SHORT EXERCISE:
For this exercise, write out exactly, and only, the lines running from the line that contains "Continue the OpenSCAD" through the line that contains "---------- bead roller".

SUPPLIED RECORDS:
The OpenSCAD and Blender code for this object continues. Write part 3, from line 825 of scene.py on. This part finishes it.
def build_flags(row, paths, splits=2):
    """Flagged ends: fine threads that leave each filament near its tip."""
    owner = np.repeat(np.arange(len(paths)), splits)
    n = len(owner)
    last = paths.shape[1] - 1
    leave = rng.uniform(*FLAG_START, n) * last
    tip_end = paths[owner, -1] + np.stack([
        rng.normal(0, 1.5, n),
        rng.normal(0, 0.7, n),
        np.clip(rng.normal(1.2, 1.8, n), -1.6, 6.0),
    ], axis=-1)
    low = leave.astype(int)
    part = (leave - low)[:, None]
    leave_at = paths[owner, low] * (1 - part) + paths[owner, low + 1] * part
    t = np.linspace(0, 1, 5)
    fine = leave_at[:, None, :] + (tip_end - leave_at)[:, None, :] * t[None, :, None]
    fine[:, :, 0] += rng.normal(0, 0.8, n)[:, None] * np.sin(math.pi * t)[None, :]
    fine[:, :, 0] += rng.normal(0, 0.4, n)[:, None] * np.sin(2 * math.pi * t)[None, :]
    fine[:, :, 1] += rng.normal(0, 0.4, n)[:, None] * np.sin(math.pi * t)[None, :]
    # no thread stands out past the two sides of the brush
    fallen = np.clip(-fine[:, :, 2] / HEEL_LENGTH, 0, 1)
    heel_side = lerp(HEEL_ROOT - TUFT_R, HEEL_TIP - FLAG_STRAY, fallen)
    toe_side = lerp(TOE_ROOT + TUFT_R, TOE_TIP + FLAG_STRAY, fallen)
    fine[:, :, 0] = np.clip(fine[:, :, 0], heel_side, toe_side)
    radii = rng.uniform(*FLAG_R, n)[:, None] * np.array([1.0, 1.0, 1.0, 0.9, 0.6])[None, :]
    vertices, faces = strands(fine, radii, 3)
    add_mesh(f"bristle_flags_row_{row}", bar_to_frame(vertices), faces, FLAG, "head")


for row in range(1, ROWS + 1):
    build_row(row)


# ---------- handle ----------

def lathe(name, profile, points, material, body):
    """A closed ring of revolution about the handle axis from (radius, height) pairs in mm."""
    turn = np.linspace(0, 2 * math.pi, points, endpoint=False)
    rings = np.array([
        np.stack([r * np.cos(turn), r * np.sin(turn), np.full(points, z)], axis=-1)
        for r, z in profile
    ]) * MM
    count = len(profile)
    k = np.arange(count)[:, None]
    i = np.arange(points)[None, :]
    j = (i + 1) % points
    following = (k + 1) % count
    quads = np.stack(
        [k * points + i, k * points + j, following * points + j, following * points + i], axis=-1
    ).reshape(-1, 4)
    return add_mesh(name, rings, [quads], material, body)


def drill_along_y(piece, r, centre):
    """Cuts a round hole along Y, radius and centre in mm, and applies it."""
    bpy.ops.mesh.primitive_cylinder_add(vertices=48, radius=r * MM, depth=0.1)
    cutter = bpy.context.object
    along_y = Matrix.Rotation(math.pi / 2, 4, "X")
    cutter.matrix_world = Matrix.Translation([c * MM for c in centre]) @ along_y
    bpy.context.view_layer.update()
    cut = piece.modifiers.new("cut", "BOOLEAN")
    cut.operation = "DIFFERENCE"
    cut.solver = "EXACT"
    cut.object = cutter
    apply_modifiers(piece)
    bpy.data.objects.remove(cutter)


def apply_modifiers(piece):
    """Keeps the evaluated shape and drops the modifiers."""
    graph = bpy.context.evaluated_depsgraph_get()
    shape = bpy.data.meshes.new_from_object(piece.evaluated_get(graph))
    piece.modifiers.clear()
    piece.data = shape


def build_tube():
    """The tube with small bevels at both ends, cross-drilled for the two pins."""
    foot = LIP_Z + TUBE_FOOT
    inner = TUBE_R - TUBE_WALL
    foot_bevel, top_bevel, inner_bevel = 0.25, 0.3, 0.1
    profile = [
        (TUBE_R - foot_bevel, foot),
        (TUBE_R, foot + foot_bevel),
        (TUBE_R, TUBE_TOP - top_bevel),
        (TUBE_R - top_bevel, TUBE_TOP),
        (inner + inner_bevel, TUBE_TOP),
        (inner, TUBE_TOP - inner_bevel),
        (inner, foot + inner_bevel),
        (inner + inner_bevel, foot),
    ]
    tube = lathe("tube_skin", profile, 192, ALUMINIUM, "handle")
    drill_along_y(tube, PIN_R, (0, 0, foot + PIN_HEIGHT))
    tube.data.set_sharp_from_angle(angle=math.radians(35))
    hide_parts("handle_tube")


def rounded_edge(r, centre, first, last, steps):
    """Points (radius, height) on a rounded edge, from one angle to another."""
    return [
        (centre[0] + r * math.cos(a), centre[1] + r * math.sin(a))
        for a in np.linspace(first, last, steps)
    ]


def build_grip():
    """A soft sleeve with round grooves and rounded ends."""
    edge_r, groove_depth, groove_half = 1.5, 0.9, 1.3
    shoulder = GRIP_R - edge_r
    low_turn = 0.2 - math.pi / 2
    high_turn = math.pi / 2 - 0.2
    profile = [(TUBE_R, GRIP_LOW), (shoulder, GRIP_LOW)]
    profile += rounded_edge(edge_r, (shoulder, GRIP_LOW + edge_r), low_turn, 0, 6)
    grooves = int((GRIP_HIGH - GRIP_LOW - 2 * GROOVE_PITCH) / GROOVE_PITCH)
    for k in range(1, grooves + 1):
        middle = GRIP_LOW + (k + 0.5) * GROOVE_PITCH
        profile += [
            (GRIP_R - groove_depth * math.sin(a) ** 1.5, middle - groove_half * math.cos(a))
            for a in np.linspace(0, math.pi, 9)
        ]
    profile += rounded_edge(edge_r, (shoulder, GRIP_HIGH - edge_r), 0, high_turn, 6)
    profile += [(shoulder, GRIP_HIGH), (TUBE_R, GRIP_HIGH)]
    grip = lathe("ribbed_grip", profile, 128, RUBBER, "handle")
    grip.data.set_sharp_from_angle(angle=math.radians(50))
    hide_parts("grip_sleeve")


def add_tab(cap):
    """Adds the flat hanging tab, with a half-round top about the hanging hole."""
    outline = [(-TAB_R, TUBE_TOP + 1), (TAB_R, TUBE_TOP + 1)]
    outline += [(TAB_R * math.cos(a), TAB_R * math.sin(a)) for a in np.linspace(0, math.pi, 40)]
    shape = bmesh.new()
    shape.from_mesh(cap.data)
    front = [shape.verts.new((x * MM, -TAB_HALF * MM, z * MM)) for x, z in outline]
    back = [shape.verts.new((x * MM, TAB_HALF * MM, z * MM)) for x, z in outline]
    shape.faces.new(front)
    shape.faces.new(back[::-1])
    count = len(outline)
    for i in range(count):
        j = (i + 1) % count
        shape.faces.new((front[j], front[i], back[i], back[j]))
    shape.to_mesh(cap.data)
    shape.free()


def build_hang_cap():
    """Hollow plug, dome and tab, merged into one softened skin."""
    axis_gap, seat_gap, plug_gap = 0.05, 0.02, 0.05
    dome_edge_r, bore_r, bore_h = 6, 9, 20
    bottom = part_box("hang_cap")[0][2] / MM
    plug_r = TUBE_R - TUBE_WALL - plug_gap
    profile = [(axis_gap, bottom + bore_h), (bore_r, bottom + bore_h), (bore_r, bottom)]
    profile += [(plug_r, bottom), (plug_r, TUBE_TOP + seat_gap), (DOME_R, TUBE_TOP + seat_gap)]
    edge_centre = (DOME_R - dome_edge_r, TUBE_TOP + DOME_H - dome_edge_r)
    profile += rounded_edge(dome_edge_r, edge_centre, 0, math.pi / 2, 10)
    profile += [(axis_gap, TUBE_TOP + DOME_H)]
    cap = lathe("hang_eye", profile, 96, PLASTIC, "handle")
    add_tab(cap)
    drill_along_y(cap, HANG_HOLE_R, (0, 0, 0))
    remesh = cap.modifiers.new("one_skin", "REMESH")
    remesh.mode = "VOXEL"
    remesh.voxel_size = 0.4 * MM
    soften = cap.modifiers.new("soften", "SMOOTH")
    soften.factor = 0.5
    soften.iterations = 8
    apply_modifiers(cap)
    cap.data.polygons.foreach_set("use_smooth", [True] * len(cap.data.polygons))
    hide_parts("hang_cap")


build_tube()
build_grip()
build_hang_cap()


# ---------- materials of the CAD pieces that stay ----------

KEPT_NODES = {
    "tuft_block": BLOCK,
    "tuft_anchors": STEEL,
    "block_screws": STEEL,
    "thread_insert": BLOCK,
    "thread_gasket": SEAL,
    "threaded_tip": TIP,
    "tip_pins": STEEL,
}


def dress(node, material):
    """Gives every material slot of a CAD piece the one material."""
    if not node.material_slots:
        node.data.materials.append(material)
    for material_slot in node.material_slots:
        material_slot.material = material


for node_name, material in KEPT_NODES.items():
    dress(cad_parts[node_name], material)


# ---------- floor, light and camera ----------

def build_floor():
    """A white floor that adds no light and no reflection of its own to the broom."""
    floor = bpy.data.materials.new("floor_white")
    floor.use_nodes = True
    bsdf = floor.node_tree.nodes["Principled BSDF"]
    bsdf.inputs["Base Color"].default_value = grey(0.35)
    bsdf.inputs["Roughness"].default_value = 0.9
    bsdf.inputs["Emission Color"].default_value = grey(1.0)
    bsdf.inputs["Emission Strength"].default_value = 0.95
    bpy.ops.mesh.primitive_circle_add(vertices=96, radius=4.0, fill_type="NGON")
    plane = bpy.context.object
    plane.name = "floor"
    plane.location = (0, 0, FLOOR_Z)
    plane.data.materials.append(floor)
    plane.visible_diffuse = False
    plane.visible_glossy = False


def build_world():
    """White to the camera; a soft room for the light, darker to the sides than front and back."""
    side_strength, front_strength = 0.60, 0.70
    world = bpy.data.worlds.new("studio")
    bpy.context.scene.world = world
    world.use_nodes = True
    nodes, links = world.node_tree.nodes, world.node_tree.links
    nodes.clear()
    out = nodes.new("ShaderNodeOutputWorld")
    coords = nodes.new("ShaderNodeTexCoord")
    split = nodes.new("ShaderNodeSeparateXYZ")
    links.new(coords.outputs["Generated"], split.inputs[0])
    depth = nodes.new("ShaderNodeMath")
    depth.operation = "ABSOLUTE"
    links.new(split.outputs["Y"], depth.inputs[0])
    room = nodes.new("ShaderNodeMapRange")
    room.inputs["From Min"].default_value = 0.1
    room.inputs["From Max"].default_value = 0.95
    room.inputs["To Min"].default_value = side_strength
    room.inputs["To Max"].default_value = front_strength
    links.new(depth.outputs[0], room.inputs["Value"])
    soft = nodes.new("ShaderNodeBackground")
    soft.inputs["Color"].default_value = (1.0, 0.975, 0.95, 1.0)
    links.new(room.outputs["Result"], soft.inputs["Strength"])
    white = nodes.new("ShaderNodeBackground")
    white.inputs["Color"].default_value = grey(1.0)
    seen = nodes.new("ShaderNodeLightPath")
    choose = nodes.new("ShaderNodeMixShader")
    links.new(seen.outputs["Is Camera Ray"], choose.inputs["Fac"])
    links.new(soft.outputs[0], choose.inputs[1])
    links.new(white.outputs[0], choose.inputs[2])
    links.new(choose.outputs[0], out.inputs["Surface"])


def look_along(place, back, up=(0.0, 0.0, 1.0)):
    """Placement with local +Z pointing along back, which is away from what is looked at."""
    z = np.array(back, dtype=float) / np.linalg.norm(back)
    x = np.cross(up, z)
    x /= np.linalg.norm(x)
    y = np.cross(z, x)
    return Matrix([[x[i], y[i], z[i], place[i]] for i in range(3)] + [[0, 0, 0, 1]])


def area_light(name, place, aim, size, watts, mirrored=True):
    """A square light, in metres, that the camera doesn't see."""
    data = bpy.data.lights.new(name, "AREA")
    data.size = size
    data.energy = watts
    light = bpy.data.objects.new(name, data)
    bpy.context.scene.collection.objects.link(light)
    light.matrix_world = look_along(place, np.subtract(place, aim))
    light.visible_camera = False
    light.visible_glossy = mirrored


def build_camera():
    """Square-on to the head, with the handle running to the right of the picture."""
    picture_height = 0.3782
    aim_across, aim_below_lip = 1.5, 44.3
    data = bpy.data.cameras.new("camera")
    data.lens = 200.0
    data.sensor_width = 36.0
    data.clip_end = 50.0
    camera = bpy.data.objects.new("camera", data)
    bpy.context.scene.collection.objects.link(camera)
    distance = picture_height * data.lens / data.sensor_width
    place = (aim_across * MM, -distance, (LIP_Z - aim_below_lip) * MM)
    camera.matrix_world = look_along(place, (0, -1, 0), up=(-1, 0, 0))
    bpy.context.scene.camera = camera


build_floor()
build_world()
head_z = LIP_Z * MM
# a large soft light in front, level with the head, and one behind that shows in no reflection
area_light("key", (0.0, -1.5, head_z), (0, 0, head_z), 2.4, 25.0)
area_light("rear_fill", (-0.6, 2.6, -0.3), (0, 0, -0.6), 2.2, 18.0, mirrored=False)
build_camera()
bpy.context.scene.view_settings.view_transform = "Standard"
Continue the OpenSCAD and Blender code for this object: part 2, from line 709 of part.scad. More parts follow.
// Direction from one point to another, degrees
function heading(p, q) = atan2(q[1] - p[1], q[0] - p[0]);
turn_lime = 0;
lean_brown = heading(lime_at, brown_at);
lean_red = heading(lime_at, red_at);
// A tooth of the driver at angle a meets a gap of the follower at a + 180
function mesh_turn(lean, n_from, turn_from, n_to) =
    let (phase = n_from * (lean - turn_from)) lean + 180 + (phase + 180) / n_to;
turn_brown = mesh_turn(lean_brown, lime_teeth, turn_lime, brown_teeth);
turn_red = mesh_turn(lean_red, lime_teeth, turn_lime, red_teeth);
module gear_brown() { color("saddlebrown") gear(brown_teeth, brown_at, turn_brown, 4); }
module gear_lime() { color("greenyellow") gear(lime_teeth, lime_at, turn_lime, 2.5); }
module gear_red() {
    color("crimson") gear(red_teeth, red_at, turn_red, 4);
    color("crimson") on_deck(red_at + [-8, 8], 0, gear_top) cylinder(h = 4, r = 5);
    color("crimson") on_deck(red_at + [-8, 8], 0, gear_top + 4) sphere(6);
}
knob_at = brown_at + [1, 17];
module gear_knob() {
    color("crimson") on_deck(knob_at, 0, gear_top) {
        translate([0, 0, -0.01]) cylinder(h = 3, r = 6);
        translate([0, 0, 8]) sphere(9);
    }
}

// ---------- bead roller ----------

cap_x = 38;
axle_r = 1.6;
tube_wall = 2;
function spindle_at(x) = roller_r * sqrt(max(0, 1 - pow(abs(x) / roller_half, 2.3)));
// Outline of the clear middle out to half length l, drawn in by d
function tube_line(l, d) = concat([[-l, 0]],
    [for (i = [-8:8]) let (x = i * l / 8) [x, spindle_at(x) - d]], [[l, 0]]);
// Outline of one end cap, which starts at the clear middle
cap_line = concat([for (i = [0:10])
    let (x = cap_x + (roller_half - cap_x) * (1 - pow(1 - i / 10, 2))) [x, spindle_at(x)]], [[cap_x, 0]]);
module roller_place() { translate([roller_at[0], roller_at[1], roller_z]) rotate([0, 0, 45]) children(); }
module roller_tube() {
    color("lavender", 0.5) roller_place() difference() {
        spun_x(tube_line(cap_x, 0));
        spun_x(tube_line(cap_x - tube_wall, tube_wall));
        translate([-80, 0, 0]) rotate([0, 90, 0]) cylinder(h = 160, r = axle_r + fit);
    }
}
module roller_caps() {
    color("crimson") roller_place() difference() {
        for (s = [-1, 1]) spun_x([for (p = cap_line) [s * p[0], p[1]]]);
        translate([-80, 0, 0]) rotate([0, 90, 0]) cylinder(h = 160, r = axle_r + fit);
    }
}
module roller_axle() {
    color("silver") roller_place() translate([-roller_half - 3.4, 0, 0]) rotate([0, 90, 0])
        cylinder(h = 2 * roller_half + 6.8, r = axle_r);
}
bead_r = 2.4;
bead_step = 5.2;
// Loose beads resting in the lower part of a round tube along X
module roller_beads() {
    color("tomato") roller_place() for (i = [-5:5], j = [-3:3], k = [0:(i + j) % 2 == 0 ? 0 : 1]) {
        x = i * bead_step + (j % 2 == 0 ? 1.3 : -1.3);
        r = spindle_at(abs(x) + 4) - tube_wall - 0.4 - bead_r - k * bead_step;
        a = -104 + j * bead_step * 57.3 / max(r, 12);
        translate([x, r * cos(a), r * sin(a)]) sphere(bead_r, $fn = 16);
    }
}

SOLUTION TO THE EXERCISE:
Continue the OpenSCAD and Blender code for this object: part 2, from line 709 of part.scad. More parts follow.
// Direction from one point to another, degrees
function heading(p, q) = atan2(q[1] - p[1], q[0] - p[0]);
turn_lime = 0;
lean_brown = heading(lime_at, brown_at);
lean_red = heading(lime_at, red_at);
// A tooth of the driver at angle a meets a gap of the follower at a + 180
function mesh_turn(lean, n_from, turn_from, n_to) =
    let (phase = n_from * (lean - turn_from)) lean + 180 + (phase + 180) / n_to;
turn_brown = mesh_turn(lean_brown, lime_teeth, turn_lime, brown_teeth);
turn_red = mesh_turn(lean_red, lime_teeth, turn_lime, red_teeth);
module gear_brown() { color("saddlebrown") gear(brown_teeth, brown_at, turn_brown, 4); }
module gear_lime() { color("greenyellow") gear(lime_teeth, lime_at, turn_lime, 2.5); }
module gear_red() {
    color("crimson") gear(red_teeth, red_at, turn_red, 4);
    color("crimson") on_deck(red_at + [-8, 8], 0, gear_top) cylinder(h = 4, r = 5);
    color("crimson") on_deck(red_at + [-8, 8], 0, gear_top + 4) sphere(6);
}
knob_at = brown_at + [1, 17];
module gear_knob() {
    color("crimson") on_deck(knob_at, 0, gear_top) {
        translate([0, 0, -0.01]) cylinder(h = 3, r = 6);
        translate([0, 0, 8]) sphere(9);
    }
}

// ---------- bead roller ----------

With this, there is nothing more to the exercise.